◆ **Prompt**
Everything from the line containing "Recreate this object" through the line containing "import Sketcher" should be repeated exactly, and nothing else from the data.

★ ★ ★ ★ ★ ★ ★

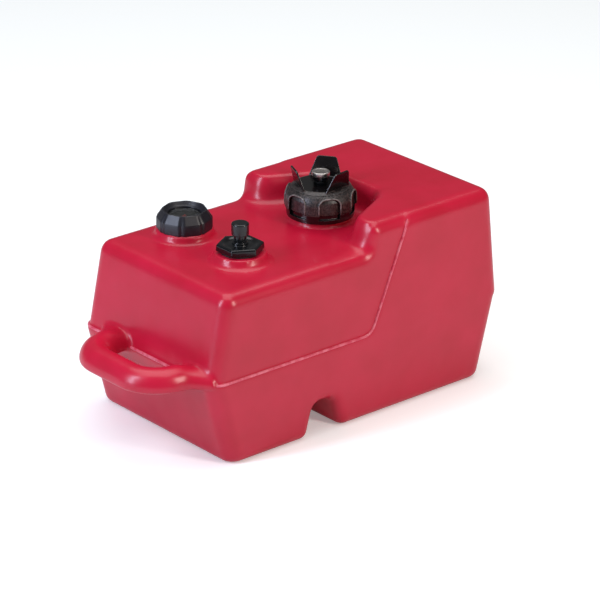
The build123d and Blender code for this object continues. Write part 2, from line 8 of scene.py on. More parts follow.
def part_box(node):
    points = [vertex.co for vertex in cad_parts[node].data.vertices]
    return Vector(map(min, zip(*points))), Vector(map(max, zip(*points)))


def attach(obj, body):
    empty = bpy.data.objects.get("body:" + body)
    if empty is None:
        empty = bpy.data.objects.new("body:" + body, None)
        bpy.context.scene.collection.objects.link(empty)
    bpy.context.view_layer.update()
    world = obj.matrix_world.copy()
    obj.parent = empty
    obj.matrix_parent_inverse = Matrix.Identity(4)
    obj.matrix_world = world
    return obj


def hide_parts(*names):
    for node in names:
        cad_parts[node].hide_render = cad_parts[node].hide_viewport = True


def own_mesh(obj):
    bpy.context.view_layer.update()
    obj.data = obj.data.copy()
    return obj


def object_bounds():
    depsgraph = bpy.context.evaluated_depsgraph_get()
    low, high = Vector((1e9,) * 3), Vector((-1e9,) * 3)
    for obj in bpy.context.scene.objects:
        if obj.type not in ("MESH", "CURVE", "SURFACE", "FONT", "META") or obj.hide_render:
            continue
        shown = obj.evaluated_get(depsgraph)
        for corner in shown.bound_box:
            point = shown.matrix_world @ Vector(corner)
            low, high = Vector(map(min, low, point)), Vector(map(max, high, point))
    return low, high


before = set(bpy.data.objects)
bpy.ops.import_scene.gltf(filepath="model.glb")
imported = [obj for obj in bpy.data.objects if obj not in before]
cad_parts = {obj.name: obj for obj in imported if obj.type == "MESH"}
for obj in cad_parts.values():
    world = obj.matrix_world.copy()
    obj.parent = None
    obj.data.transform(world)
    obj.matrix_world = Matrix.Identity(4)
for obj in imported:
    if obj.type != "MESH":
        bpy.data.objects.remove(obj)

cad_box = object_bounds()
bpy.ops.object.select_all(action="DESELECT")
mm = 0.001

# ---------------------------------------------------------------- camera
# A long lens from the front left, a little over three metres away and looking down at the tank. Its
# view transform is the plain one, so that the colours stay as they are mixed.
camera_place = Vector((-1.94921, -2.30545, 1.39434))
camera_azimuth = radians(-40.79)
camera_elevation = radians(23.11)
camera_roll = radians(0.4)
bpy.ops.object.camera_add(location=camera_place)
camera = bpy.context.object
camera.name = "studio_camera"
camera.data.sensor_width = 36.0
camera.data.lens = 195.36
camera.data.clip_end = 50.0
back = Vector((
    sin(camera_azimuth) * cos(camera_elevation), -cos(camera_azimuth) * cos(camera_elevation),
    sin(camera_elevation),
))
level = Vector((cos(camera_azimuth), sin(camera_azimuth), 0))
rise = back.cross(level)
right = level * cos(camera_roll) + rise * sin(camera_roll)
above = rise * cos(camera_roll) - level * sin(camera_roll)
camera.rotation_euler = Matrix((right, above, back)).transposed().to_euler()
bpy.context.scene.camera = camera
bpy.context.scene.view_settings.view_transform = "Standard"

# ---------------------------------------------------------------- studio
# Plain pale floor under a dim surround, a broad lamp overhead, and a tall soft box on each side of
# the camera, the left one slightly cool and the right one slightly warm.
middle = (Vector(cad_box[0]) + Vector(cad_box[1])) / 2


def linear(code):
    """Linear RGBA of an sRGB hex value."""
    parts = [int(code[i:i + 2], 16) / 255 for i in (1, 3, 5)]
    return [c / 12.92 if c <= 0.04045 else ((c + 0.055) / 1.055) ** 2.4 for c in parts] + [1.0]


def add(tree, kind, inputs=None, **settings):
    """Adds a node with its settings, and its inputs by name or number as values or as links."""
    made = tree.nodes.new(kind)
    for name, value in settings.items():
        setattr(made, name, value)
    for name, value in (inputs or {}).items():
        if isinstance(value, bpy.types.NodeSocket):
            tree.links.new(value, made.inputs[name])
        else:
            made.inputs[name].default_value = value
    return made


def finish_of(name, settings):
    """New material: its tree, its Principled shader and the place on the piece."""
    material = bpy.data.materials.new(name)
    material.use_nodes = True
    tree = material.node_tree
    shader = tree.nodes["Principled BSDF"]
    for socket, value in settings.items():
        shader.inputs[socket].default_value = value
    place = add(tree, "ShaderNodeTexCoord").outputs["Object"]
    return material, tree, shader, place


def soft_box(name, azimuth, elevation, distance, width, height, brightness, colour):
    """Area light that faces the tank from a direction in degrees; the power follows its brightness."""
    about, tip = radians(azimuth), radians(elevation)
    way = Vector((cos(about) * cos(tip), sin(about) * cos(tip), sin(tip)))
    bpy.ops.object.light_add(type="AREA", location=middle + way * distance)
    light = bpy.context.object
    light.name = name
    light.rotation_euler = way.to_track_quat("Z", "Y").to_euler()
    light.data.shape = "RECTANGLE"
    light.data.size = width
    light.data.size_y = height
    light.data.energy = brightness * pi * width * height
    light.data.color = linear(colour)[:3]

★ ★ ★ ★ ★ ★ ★

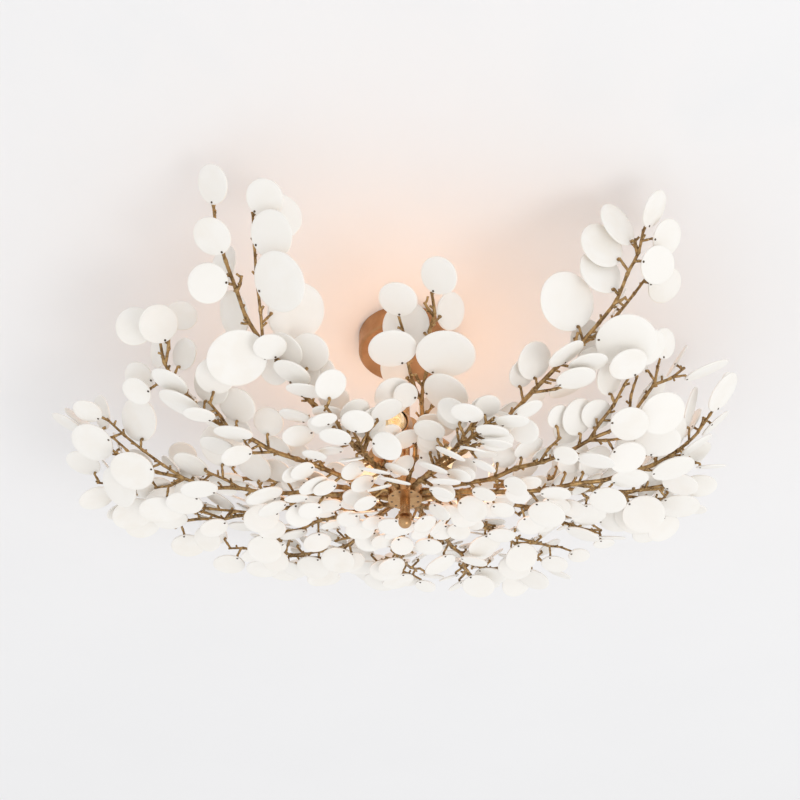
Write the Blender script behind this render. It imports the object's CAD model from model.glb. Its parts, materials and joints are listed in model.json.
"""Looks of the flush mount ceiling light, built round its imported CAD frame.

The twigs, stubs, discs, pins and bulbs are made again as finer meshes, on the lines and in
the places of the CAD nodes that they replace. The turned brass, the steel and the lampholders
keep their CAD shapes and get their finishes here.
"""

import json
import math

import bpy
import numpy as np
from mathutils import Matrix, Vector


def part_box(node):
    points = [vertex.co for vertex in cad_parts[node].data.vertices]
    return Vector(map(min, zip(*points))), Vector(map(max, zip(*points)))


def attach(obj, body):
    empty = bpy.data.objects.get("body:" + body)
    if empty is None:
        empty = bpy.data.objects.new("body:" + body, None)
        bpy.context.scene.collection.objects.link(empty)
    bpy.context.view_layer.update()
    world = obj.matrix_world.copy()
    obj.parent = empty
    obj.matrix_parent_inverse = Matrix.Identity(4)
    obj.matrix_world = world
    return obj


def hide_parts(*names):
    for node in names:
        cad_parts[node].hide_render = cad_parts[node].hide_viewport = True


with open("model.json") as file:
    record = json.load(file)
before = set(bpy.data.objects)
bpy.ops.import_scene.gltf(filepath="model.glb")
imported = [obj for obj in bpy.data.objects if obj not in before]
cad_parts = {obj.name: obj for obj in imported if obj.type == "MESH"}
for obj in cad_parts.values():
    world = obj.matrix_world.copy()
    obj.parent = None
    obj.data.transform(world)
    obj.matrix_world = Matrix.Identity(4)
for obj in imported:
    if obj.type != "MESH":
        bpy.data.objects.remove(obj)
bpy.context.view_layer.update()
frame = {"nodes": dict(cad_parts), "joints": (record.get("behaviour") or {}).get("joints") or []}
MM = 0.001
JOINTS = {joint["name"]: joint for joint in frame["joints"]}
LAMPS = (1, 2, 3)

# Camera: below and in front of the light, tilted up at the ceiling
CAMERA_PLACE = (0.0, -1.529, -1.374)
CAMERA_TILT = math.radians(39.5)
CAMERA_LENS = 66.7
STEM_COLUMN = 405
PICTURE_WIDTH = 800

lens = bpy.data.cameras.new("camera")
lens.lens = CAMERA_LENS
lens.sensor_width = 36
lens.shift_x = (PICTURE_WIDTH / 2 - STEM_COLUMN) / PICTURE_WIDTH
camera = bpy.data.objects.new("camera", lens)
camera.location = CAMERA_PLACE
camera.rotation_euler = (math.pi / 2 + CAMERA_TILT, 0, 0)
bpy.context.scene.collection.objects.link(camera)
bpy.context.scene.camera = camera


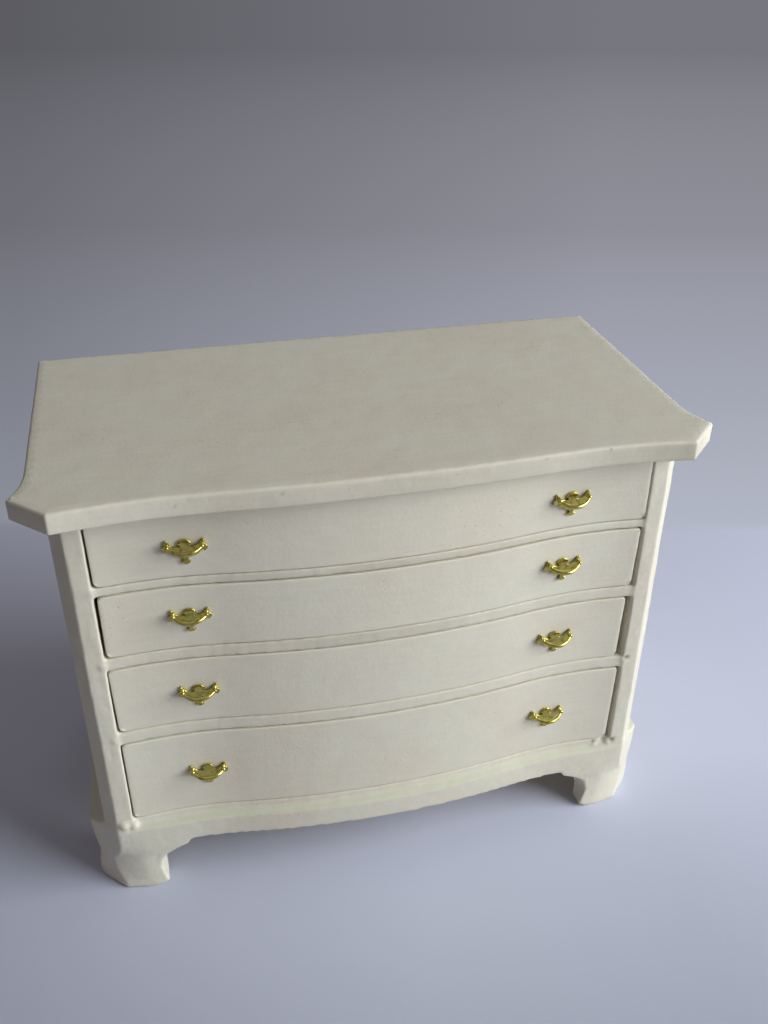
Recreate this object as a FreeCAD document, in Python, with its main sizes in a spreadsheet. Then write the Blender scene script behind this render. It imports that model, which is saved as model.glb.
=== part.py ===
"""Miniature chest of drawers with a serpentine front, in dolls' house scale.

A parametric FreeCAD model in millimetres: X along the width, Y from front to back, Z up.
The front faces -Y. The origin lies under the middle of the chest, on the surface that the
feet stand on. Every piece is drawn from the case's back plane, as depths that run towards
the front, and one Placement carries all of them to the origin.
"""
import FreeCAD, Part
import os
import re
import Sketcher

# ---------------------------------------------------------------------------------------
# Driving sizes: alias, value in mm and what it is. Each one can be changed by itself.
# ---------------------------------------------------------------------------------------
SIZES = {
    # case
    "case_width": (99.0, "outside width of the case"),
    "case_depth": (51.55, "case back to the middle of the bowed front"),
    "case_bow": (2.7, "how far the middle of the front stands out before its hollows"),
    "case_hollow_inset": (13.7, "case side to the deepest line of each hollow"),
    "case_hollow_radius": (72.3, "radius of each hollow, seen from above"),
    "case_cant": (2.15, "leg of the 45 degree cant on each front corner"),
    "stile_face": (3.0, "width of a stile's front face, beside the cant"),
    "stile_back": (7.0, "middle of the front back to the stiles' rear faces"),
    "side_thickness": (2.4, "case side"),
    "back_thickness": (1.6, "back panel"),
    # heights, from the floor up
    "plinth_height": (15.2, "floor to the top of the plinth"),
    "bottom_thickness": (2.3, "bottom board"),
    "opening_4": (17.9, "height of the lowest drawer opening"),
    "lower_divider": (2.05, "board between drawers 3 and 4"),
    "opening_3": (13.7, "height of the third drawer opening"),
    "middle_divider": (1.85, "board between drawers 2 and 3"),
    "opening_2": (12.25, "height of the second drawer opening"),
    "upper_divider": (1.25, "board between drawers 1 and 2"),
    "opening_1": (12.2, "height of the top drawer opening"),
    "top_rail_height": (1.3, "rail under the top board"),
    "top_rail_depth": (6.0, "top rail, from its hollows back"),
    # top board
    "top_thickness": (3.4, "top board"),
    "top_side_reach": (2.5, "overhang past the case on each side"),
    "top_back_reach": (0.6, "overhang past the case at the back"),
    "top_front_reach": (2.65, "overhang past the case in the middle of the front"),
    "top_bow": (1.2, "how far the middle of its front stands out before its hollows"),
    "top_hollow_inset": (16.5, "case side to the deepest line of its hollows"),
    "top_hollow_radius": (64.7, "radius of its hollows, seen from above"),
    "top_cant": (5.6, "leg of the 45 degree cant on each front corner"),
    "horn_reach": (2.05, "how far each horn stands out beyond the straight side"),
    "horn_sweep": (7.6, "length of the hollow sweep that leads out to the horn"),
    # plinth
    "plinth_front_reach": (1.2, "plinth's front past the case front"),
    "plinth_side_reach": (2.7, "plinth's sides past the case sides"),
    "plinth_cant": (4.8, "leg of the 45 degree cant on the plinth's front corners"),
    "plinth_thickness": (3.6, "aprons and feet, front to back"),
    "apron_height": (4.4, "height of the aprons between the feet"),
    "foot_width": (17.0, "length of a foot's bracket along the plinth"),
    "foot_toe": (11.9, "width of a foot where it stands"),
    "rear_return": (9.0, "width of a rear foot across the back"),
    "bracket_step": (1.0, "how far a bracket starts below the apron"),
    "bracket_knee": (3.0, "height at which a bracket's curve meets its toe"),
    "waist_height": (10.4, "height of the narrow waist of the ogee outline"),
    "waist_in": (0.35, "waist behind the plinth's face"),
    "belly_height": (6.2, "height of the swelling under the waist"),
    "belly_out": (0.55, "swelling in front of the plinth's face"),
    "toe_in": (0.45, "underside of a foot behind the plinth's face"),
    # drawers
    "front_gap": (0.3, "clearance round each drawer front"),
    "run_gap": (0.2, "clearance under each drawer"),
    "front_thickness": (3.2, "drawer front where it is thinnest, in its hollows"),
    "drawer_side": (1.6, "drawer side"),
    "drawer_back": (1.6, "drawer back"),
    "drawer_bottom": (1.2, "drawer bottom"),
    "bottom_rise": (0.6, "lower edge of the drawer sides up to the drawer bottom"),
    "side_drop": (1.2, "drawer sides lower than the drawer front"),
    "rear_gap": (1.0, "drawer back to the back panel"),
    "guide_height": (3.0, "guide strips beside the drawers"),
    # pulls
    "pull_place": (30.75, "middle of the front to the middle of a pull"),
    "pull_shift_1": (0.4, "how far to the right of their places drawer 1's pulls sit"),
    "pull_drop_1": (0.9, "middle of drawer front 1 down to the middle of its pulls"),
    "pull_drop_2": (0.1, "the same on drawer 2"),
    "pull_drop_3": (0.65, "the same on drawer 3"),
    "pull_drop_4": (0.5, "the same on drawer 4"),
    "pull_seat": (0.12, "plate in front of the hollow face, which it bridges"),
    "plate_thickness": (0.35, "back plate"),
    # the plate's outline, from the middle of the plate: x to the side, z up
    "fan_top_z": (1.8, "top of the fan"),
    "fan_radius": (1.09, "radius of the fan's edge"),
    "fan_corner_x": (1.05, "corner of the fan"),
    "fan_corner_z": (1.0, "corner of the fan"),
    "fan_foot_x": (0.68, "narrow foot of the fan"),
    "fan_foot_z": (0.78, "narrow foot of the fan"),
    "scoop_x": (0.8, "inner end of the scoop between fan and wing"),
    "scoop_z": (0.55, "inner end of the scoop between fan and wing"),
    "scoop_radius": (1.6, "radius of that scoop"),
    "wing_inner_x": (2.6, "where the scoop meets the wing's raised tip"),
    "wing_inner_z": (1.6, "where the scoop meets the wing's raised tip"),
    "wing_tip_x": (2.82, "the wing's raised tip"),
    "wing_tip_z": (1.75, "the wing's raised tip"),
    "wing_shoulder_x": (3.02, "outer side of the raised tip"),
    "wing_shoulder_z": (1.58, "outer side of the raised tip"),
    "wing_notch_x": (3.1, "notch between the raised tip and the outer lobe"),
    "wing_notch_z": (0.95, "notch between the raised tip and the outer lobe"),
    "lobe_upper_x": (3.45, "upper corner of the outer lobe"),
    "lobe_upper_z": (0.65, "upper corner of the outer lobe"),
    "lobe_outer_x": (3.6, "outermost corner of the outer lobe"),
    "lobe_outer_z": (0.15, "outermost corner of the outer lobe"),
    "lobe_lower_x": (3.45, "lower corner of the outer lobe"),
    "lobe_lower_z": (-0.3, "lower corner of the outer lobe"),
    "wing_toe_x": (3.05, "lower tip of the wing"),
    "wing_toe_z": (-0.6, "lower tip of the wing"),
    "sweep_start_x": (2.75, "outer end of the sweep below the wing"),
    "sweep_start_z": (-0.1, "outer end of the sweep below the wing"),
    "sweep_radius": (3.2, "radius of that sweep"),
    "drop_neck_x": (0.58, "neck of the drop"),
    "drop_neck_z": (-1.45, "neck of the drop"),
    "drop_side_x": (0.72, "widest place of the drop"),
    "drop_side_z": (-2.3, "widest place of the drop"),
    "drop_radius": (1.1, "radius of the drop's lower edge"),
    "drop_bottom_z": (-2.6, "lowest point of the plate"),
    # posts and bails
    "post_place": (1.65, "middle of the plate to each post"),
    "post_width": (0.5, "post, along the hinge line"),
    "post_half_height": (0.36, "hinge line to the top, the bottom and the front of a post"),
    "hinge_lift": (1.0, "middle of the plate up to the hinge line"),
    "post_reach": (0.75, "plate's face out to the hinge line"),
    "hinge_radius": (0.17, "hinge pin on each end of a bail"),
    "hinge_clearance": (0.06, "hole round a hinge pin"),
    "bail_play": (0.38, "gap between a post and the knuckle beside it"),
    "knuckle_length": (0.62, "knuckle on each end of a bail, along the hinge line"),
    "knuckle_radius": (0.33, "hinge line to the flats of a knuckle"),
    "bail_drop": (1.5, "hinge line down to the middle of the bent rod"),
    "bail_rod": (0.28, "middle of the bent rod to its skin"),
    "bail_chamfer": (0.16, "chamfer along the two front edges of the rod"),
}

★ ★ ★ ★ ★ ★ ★

◆ **Answer for the task**
Recreate this object as a FreeCAD document, in Python, with its main sizes in a spreadsheet. Then write the Blender scene script behind this render. It imports that model, which is saved as model.glb.
=== part.py ===
"""Miniature chest of drawers with a serpentine front, in dolls' house scale.

A parametric FreeCAD model in millimetres: X along the width, Y from front to back, Z up.
The front faces -Y. The origin lies under the middle of the chest, on the surface that the
feet stand on. Every piece is drawn from the case's back plane, as depths that run towards
the front, and one Placement carries all of them to the origin.
"""
import FreeCAD, Part
import os
import re
import Sketcher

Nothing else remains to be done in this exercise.